The Silicon Valley Voice

Power To Your Voice

Solar Eclipse Awes Sutter Elementary School Community

The energy was palpable at Sutter Elementary School on Monday morning. Kids swarmed onto the blacktop, bouncing and screaming, but it wasn’t your typical recess that caused all the excitement. It was the solar eclipse.

“I think it’s very interesting with the glasses because you can’t see anything except that shining bright sun,” said Elsa, 11.

“I think it’s cool. It’s kind of like the moon except it’s orange,” said Anvi, 11.


Cool was a sentiment echoed throughout the playground. First graders stepped onto the blacktop and immediately brought their glasses to their eyes, a chorus of “It’s so cool,” soon followed.

Fourth-grader Hazel elaborated a bit more on what made the event so exciting.

“I think it’s pretty cool because we can all view it as a class and give each other insights,” said Hazel, 10.

Her brother Jude, 7, described an art project the class did in preparation for the event.

“Our art project, one with the sun and the moon and the Earth and it could actually spin like a clock,” said Jude.

Younger brother Daon, 4, attended the event with their mom so they could share in the fun as a family.

The excitement has been building for weeks at Sutter. The school’s science teacher, Shona Blizzard, integrated it into her lesson plans. Younger kids learned about the moon, the sun and the Earth and how they all worked together to create a sight that won’t be seen in Santa Clara for another 20 years.

“We learned that the moon goes in front of the sun, and it gets dark,” said Alexxiana, 6.

Older students learned about how trees can cast perfect shadows of the eclipse and animals react differently.

“I had a whole bunch of fourth graders that were like, ‘Where are the leaves?’ and so we had to find the only tree with leaves that shone on the blacktop,” said Blizzard with a laugh.

“Sometimes, when it’s totality, it turns darker, and animals behave differently,” said Hazel “Crickets start to chirp. Songbirds, how they in the morning, they start singing, stop singing and go back to their nest.”

Sutter Principal Michael Fong credits kindergarten teacher Mary Garrett with spearheading the idea.

“I just thought…it’s going to be a great shared experience,” said Garrett when asked what inspired the idea. “You know, something that they’ll remember. Something that we can also take back into our classrooms. It will be great for narrative writing. It would be great for science lessons, which we did.”

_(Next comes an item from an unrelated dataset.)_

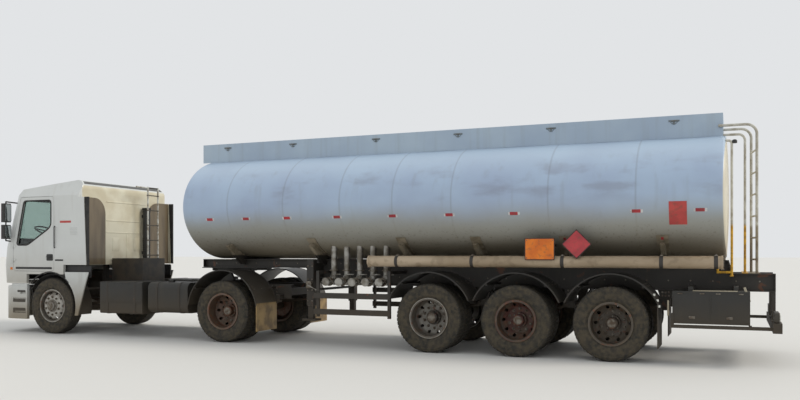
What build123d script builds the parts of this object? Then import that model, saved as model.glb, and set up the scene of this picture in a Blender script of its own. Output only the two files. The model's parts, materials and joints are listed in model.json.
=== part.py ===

While Garrett was the mastermind of the community event, everyone contributed. The PTA donated the solar glasses for the students to use and had extras for volunteers and family members the day of.

Meanwhile, PE teacher George Casem worked on a music playlist that featured classics like Bonnie Tyler’s “Total Eclipse of the Heart,” Stevie Wonder’s “Here Comes the Sun” and KC and the Sunshine Band’s “Walking on Sunshine.”

From parents to staff to students, everyone at Sutter Elementary had a great time watching the solar eclipse.